It also feels like just as an actor, you had to do so much with ultimately quite little
at the beginning.
You know, like there's not a lot of runway to establish who this person is and the power
she has.
And it's something that I now me watching all the episodes, I'm just sort of astonished
at everybody's capacity to communicate a lot with quite a little bit.
But for you being the person who has to really establish dominance over this world,
and you only have sort of a handful of scenes to do it,
it's just a remarkable thing to watch you,
you know, with like the look,
staring out a window in a scene,
you know, when Harvey says something
and you realize that he's like playing
right into your game plan,
and we get to see that look just kind of come over your face.
It's the sort of thing that you can't really script.
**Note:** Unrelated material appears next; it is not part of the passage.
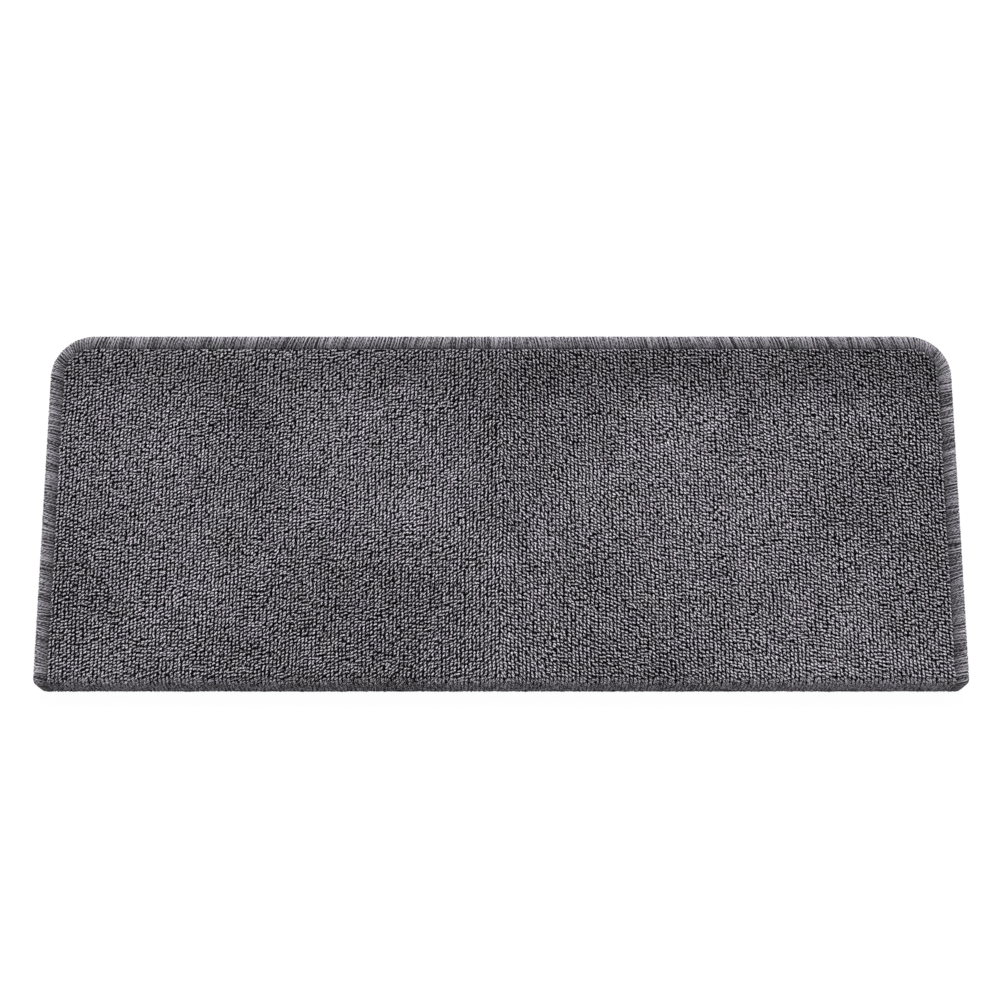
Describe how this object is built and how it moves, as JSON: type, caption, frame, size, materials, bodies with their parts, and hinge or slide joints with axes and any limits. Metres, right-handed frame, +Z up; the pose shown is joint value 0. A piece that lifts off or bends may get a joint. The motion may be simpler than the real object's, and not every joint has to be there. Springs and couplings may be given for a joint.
{
  "type": "anti slip stair tread mat",
  "caption": "Loop-pile carpet mat for one stair tread, with an anti-slip backing, a whipped yarn edge, rounded rear corners and a front nose bent down over the stair's edge.",
  "frame": {"origin": "middle of the mat's width and depth, on the flat underside that rests on the stair tread", "axes": "+X across the stair along the mat's width, +Y towards the riser behind, +Z up; the nose hangs down at the -Y edge"},
  "size_m": [0.65, 0.256, 0.036],
  "materials": {
    "pile": "matte loop pile in mottled dark and light grey yarn",
    "backing": "matte, with small grip dots",
    "whipping": "matte grey yarn",
    "thread": "matte light grey sewing thread"
  },
  "bodies": {
    "root": {"loop_pile_carpet": "pile", "anti_slip_backing": "backing", "whipped_edge": "whipping", "needle_thread": "thread"}
  },
  "joints": []
}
Maybe it's scripted, I'll have to look,
but I don't think, I think I saw a number of those moments
when I see you understanding again the assignment of like,
how can I take this very small scene
and show you just how in charge I am
and how I'm the one playing the chess game here.
And Harvey, as smart as he is,
he's just a piece on the chessboard.
Yeah, that was fun. That was fun to play.
A lot of those things weren't scripted.
A lot of those things kind of came up in the moment.
And the scripts were great.
The scripts gave me reason and enough inspiration
to be able to play with all of that.
And Sarah and I talked briefly that still in all,
I don't think, especially in that first season,
I don't think the writers, Erin, quite understood
what a different kind of woman was being created
with Jessica Pearson.
Say more, say more.
Yeah, I wanna hear more about that.
Yeah.
Were you discovering it too?
Or is this stuff that you knew right away and you felt like you almost had to educate?
Or was it something that was coming to you as you were
playing it over the course of the first season?
Well, it was certainly something that was coming to me.
Now, I have to reference earlier work in that I've made a really lovely
career of playing lethal, badass women. And I've always done it with a sense of humor
and pride and also firmly, firmly rooted in my femininity
and in the power of my femininity.
And so I never felt like I had to sacrifice one
for the other.
And so often when you're playing,
my experience of seeing other women play powerful women
is that they choose a harshness
or they're directed in
that direction or whatever it is, but they feel like they have to pull from their masculine
side to be able to make the point to be able to feel more powerful.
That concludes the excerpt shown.